We lived with Nature then and we knew that sometimes there was nothing to be done in the face of this immense and often uncontrollable force. Fire and wind, rain and ice. Often, with hard work and stubbornness, they were manageable and the crop was saved and the house still stood and the sick child did not die. But there were occasions when we bowed our heads to the inevitable and knew there were forces at work that were larger and more powerful than a hoe and a homemade tonic and a rake. 
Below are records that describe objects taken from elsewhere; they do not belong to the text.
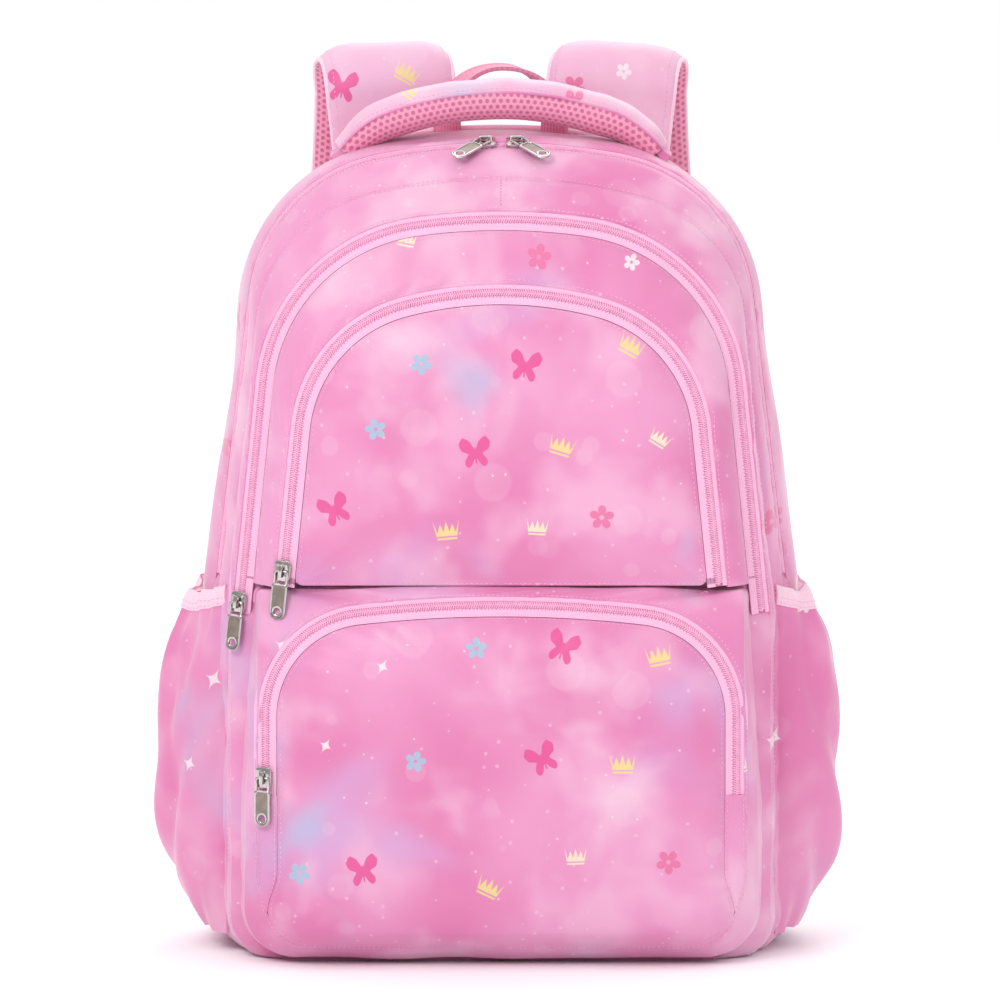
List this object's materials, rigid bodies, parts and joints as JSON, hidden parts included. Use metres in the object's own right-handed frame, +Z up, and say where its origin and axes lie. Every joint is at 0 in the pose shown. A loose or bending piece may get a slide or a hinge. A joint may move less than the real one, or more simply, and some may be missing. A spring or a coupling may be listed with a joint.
{
  "type": "school backpack",
  "caption": "Pink printed school backpack with zipped main, middle, front and lower compartments, mesh handle, side pockets and padded straps.",
  "frame": {"origin": "middle of the flat base that the bag stands on", "axes": "+X to the right in the front view, +Y from the front face towards the back panel, +Z up"},
  "size_m": [0.363, 0.2385, 0.4722],
  "materials": {
    "print_fabric": "satin woven polyester with a printed pink pattern",
    "lining": "thin plain lining",
    "zip_tape": "woven zip tape",
    "zip_coil": "nylon coil",
    "air_mesh": "spacer mesh with round holes",
    "binding": "plain binding",
    "webbing": "woven webbing",
    "foam": "closed-cell foam",
    "metal": "dark nickel plated die cast",
    "buckle": "moulded plastic"
  },
  "bodies": {
    "bag": {"back_panel": "air_mesh", "back_pad_left": "air_mesh", "back_pad_right": "air_mesh", "lumbar_pad": "air_mesh", "main_gusset": "print_fabric", "lower_front_shell": "print_fabric", "lower_divider": "lining", "base_panel": "lining", "inner_sleeve": "lining", "strap_yoke": "print_fabric", "hang_loop": "webbing", "handle_tabs": "print_fabric", "strap_anchor_left": "print_fabric", "strap_anchor_right": "print_fabric", "main_zip_chain": "zip_coil", "main_zip_tape_rear": "zip_tape", "lower_pocket_gusset": "print_fabric", "lower_face_panel": "print_fabric", "lower_zip_chain": "zip_coil", "lower_zip_tape_outer": "zip_tape", "lower_gusset_tabs": "print_fabric", "side_pocket_left": "print_fabric", "side_pocket_right": "print_fabric", "pocket_binding_left": "binding", "pocket_binding_right": "binding"},
    "front_section": {"middle_gusset": "print_fabric", "main_divider": "lining", "main_zip_tape_front": "zip_tape", "middle_zip_chain": "zip_coil", "middle_zip_tape_outer": "zip_tape"},
    "middle_flap": {"middle_panel": "print_fabric", "front_pocket_back": "lining", "middle_zip_tape_inner": "zip_tape", "front_zip_chain": "zip_coil", "front_zip_tape_outer": "zip_tape"},
    "front_flap": {"front_panel": "print_fabric", "front_zip_tape_inner": "zip_tape"},
    "lower_flap": {"lower_panel": "print_fabric", "lower_zip_tape_inner": "zip_tape"},
    "handle": {"handle_cover": "print_fabric", "handle_mesh": "air_mesh", "handle_foam": "foam"},
    "strap_left": {"strap_cover_left": "print_fabric", "strap_mesh_left": "air_mesh", "ladder_lock_left": "buckle", "strap_webbing_left": "webbing"},
    "main_slider_left": {"main_slider_left": "metal"},
    "main_pull_left": {"main_pull_left": "metal"},
    "strap_right": {"strap_cover_right": "print_fabric", "strap_mesh_right": "air_mesh", "ladder_lock_right": "buckle", "strap_webbing_right": "webbing"},
    "main_slider_right": {"main_slider_right": "metal"},
    "main_pull_right": {"main_pull_right": "metal"},
    "middle_slider": {"middle_slider": "metal"},
    "middle_pull": {"middle_pull": "metal"},
    "front_slider": {"front_slider": "metal"},
    "front_pull": {"front_pull": "metal"},
    "lower_slider": {"lower_slider": "metal"},
    "lower_pull": {"lower_pull": "metal"}
  },
  "joints": [
    {"name": "main_opening", "type": "hinge", "parent": "bag", "child": "front_section", "pos_m": [0, -0.068, 0.16], "axis": [1, 0, 0], "range_deg": [0, 20]},
    {"name": "middle_opening", "type": "hinge", "parent": "front_section", "child": "middle_flap", "pos_m": [0, -0.068, 0.18], "axis": [1, 0, 0], "range_deg": [0, 30]},
    {"name": "front_opening", "type": "hinge", "parent": "middle_flap", "child": "front_flap", "pos_m": [0, -0.068, 0.202], "axis": [1, 0, 0], "range_deg": [0, 35]},
    {"name": "lower_opening", "type": "hinge", "parent": "bag", "child": "lower_flap", "pos_m": [0, -0.091, 0.088], "axis": [1, 0, 0], "range_deg": [0, 95]},
    {"name": "handle_swing", "type": "hinge", "parent": "bag", "child": "handle", "pos_m": [0, 0.035, 0.432], "axis": [1, 0, 0], "range_deg": [-20, 20], "stiffness_Nm_per_rad": 0.05},
    {"name": "strap_right_swing", "type": "hinge", "parent": "bag", "child": "strap_right", "pos_m": [0.122, 0.099, 0.06], "axis": [-0.1571, -0.0236, 0.9873], "range_deg": [-15, 15]},
    {"name": "strap_left_swing", "type": "hinge", "parent": "bag", "child": "strap_left", "pos_m": [-0.122, 0.099, 0.06], "axis": [0.1571, -0.0236, 0.9873], "range_deg": [-15, 15]},
    {"name": "main_slider_right_run", "type": "hinge", "parent": "bag", "child": "main_slider_right", "pos_m": [0, 0, 0.0865], "axis": [0, 1, 0], "range_deg": [0, 9]},
    {"name": "main_pull_right_lift", "type": "hinge", "parent": "main_slider_right", "child": "main_pull_right", "pos_m": [0.0081, 0.00053, 0.43045], "axis": [-0.771, -0.604, -0.2018], "range_deg": [0, 130]},
    {"name": "main_slider_left_run", "type": "hinge", "parent": "bag", "child": "main_slider_left", "pos_m": [0, 0, 0.0865], "axis": [0, -1, 0], "range_deg": [0, 9]},
    {"name": "main_pull_left_lift", "type": "hinge", "parent": "main_slider_left", "child": "main_pull_left", "pos_m": [-0.0081, 0.00053, 0.43045], "axis": [-0.771, 0.604, 0.2018], "range_deg": [0, 130]},
    {"name": "middle_slider_run", "type": "slide", "parent": "front_section", "child": "middle_slider", "axis": [0.0995, 0, 0.995], "range_m": [0, 0.105]},
    {"name": "middle_pull_lift", "type": "hinge", "parent": "middle_slider", "child": "middle_pull", "pos_m": [-0.13927, -0.04465, 0.19023], "axis": [-0.8438, 0.5299, 0.0844], "range_deg": [0, 130]},
    {"name": "front_slider_run", "type": "slide", "parent": "middle_flap", "child": "front_slider", "axis": [0.0995, 0, 0.995], "range_m": [0, 0.065]},
    {"name": "front_pull_lift", "type": "hinge", "parent": "front_slider", "child": "front_pull", "pos_m": [-0.11565, -0.06799, 0.20966], "axis": [-0.9226, 0.3746, 0.0923], "range_deg": [0, 130]},
    {"name": "lower_slider_run", "type": "slide", "parent": "bag", "child": "lower_slider", "axis": [0, 0, 1], "range_m": [0, 0.026]},
    {"name": "lower_pull_lift", "type": "hinge", "parent": "lower_slider", "child": "lower_pull", "pos_m": [-0.12575, -0.07693, 0.101], "axis": [-0.9135, 0.4067, 0], "range_deg": [0, 130]}
  ]
}
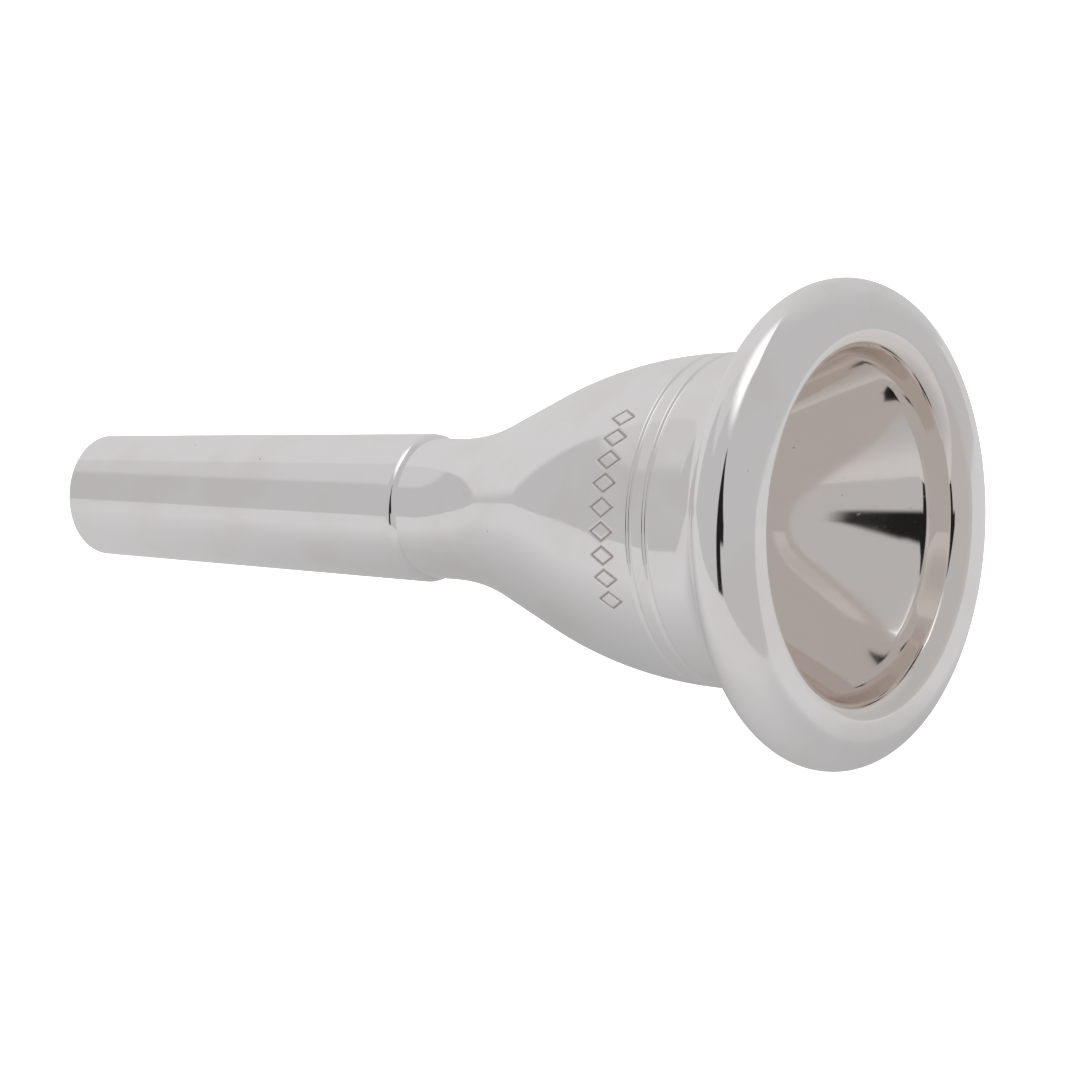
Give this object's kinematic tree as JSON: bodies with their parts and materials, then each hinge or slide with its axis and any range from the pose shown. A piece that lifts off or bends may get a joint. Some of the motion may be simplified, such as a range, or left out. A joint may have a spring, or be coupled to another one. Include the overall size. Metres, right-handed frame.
{
  "type": "brass instrument mouthpiece",
  "caption": "Tuba mouthpiece: tapered shank, flared cup with two turned grooves and a wide rolled rim, silver-plated, mirror polished.",
  "frame": {"origin": "centre of the shank's end face, on the mouthpiece's axis", "axes": "+X along the axis from the shank to the rim; the part is round about X"},
  "size_m": [0.0947, 0.0452, 0.0452],
  "materials": {
    "silver_plate": "polished silver plate on turned brass"
  },
  "bodies": {
    "root": {"shank": "silver_plate", "cup": "silver_plate", "rim": "silver_plate"}
  },
  "joints": []
}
Now I live in a different world–developers can shear away great swaths of timber and stone and dirt and perch a multi-million dollar home at the very top of a ridge, a home that can only be accessed by a SUV, shimmying its way up the switchbacks and curves of a paved drive. What happens to them during fire season, I wonder? Are they secure in the knowledge that they live in a safe and gated outpost, where rescue is only a 911 call away? I’d be willing to bet that they don’t watch the ridgeline at dark or pace their wooden decks peering toward Benson-town. But I fancy that there might be a little girl, with her stuffed bear and a box of new crayons in a cardboard box under her bed, who lies in the darkness and smells an old scent–bitter and sweet–that grows stronger as the winds pick up.

But are they safer than we were? Maybe. Maybe trained firefighters can get up there and get them out in time. Maybe they have perimeter smoke detectors to warn them of impending wildfire. The nightly news brings us shocking footage from the drier heights of California–crying women clutching half-dressed babies, babbling about the wildfire that ate through their exclusive development. As the drought lingers on here in the Appalachian mountains, I again watch the sky at dusk, though Benson-town is too far away to matter now. I wonder about the homes on Spivey, the trailers that creep along the creek in Starnes Cove. Nature, as we often say but rarely heed, always bats last.